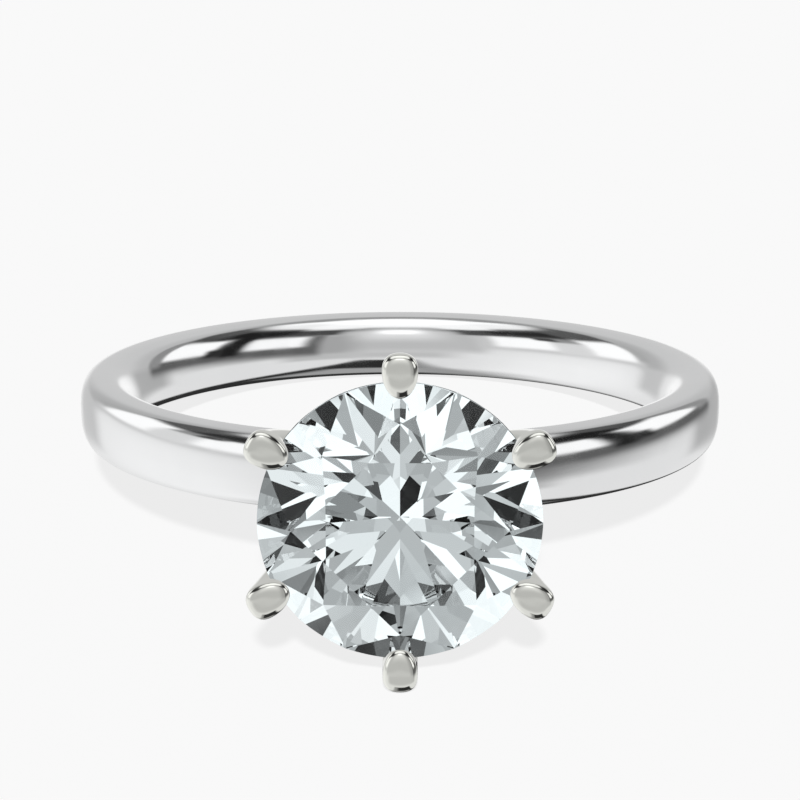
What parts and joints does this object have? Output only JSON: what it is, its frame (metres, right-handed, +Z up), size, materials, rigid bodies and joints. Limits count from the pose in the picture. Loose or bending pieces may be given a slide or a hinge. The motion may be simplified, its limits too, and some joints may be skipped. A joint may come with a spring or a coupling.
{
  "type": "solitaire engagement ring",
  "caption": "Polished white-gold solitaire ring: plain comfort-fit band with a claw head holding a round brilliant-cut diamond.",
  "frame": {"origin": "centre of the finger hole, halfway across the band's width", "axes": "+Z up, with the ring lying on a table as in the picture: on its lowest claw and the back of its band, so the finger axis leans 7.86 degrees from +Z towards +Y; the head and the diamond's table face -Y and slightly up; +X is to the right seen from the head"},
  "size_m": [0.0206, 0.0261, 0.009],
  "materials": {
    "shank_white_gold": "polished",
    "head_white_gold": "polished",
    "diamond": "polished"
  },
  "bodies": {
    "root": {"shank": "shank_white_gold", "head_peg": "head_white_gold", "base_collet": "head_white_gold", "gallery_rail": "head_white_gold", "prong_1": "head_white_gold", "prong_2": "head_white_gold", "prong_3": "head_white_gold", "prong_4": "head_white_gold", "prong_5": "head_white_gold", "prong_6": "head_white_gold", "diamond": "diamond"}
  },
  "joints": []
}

━━━━━━━━━━━━━━━━

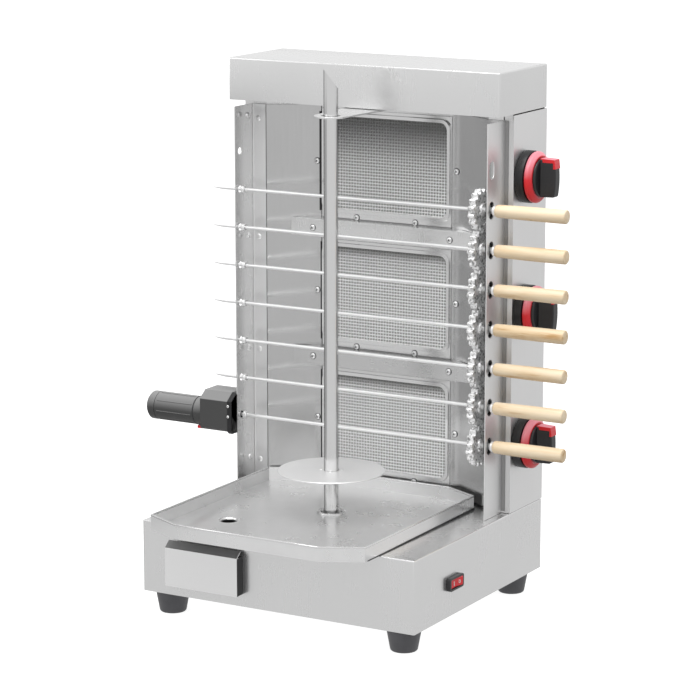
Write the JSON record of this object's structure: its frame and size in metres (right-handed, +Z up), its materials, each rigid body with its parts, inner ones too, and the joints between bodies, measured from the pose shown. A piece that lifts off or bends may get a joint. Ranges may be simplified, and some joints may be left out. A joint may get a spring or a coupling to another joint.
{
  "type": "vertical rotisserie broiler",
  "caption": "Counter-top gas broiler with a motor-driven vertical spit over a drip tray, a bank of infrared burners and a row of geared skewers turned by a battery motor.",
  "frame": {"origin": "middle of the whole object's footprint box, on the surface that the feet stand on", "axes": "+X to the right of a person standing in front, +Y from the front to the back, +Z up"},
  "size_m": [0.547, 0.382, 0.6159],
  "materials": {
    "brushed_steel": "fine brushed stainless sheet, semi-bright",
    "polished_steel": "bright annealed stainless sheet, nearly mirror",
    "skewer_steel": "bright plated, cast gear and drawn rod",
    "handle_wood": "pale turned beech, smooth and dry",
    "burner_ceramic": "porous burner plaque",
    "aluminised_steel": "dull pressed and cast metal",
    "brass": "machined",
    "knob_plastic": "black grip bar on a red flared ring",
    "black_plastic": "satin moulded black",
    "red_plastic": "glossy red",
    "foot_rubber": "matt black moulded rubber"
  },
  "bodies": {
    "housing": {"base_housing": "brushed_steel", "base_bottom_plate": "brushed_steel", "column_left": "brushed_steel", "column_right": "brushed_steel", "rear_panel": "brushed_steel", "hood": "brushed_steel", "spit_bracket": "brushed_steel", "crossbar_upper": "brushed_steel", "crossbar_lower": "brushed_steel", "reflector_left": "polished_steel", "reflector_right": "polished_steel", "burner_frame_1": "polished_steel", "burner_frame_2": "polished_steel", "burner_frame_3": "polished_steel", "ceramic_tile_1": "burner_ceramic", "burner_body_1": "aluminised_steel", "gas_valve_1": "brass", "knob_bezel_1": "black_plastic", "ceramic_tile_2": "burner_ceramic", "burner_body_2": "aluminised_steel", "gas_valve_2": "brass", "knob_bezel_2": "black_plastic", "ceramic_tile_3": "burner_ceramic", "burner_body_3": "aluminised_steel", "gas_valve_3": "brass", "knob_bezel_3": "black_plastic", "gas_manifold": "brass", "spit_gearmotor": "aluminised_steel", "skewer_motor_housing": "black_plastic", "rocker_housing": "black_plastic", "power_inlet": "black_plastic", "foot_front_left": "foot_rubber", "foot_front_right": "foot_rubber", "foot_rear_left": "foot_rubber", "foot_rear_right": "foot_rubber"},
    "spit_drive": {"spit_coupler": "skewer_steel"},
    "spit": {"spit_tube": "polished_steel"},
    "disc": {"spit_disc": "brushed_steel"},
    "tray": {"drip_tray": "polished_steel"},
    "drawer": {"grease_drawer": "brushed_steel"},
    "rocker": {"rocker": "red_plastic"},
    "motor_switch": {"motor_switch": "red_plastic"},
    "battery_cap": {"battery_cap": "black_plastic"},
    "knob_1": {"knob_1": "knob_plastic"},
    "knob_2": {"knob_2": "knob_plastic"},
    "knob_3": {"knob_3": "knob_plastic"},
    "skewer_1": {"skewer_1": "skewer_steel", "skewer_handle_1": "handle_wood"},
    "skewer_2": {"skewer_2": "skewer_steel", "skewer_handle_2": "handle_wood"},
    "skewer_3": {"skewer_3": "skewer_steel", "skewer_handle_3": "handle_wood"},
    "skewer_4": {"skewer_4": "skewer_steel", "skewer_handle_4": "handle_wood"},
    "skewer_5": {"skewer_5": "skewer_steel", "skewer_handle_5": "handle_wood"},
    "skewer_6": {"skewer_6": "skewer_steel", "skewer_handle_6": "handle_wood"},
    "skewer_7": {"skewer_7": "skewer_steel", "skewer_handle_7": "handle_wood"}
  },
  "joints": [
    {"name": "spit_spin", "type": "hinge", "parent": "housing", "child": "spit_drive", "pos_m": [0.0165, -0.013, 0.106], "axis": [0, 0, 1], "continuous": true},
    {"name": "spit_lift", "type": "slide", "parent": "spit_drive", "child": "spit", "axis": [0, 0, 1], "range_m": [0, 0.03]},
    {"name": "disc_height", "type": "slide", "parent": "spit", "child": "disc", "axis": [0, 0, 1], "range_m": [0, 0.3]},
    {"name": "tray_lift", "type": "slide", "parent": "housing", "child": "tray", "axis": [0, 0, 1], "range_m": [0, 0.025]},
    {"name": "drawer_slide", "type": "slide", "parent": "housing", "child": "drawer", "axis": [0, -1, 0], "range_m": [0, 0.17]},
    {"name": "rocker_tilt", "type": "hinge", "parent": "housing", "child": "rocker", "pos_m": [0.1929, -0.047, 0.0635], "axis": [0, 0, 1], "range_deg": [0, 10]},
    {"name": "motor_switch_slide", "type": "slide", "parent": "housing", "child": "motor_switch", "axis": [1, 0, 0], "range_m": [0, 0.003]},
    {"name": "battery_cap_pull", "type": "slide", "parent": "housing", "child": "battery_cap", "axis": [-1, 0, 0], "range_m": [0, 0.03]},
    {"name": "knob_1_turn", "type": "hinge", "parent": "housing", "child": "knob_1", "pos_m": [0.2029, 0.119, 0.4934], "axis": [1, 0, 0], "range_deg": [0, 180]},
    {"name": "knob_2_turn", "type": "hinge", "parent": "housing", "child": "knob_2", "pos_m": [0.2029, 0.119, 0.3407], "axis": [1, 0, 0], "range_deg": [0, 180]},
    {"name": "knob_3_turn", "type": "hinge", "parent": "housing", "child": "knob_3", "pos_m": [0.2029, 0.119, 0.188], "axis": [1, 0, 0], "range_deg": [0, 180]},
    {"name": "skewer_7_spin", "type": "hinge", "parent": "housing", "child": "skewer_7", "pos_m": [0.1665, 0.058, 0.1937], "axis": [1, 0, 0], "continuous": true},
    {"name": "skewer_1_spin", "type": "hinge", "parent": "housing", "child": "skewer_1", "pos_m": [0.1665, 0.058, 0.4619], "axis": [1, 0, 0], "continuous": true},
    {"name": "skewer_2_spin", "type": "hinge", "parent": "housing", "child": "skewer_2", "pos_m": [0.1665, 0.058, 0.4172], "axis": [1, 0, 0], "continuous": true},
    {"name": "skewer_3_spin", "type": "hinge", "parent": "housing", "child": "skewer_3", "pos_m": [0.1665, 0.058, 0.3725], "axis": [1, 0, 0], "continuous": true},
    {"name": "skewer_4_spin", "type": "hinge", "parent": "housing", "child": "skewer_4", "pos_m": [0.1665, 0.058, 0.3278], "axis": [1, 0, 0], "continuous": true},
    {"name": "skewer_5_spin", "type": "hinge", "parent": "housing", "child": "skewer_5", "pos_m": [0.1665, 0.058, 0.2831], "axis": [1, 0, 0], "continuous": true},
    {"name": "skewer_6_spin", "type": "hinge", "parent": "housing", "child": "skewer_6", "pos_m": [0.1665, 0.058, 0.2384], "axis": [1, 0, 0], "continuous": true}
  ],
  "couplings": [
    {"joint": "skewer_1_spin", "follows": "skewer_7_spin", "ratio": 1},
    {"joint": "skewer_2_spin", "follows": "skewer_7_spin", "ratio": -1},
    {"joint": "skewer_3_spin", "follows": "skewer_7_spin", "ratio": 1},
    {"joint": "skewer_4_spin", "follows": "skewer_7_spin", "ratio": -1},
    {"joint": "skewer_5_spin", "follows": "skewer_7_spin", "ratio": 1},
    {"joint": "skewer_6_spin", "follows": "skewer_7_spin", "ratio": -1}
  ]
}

━━━━━━━━━━━━━━━━

» Set problem: Extract every line from the records above that contains the word "metres".

» Exercise solution:
What parts and joints does this object have? Output only JSON: what it is, its frame (metres, right-handed, +Z up), size, materials, rigid bodies and joints. Limits count from the pose in the picture. Loose or bending pieces may be given a slide or a hinge. The motion may be simplified, its limits too, and some joints may be skipped. A joint may come with a spring or a coupling.
Write the JSON record of this object's structure: its frame and size in metres (right-handed, +Z up), its materials, each rigid body with its parts, inner ones too, and the joints between bodies, measured from the pose shown. A piece that lifts off or bends may get a joint. Ranges may be simplified, and some joints may be left out. A joint may get a spring or a coupling to another joint.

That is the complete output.